Munich of the '70s has sometimes been compared with Berlin of the '20s. In fact, Munich lacks the intellectual electricity of those brilliant Berlin days. It is also much too innocent. Still, it is the place where most Germans prefer to live, and candid Münchner concede that it is the "other" Germans who »JJJ lend the city much of its style. Only one out of three Münchner is Bavarian-born, while about 15% of the city's population is non-German. It is this cultural blend that finally gives the city its lustig if somewhat spurious cosmopolitanism, an odd chemistry of the provincial and the sophisticated.

A sky of uncommon blue—Italian blue, insist the proud Münchner—canopies the 890-acre expanse of wood, trail, meadow and stream known as the Englischer Garten. From their benches, the forgotten aged stare across the little lake into the sun or watch in silence the absurd parade of ducks and drakes or the wheeling Frisbees in the sky. Lazing in a field are clusters of young longhairs, some of them students, some wanderers from other nations. They all speak the same language: guitar and hash. Elector Karl Theodor designed this park in 1789. It was not Karl Theodor who inscribed the familiar four-letter Anglo-Saxon words on the sober columns of the Greek temple in the garden.
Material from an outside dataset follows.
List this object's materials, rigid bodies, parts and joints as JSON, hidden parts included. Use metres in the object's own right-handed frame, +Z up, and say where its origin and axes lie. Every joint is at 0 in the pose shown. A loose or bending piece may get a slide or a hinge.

The city's postwar population was 480,000; today it is 1,350,000 and is growing at the rate of 30,000 to 40,000 a year. The economy, once bound to beer and tourism, is now worth about $17 billion a year. Biggest contributors: electronics (notably Siemens) and automobiles (notably BMW, with new headquarters that resemble a cluster of three engine cylinders). No business is hard-pressed, whether it be publishing (every seventh German book title is printed in Munich) or the clothing and fashion industries, where earnings have outstripped the beer business threefold.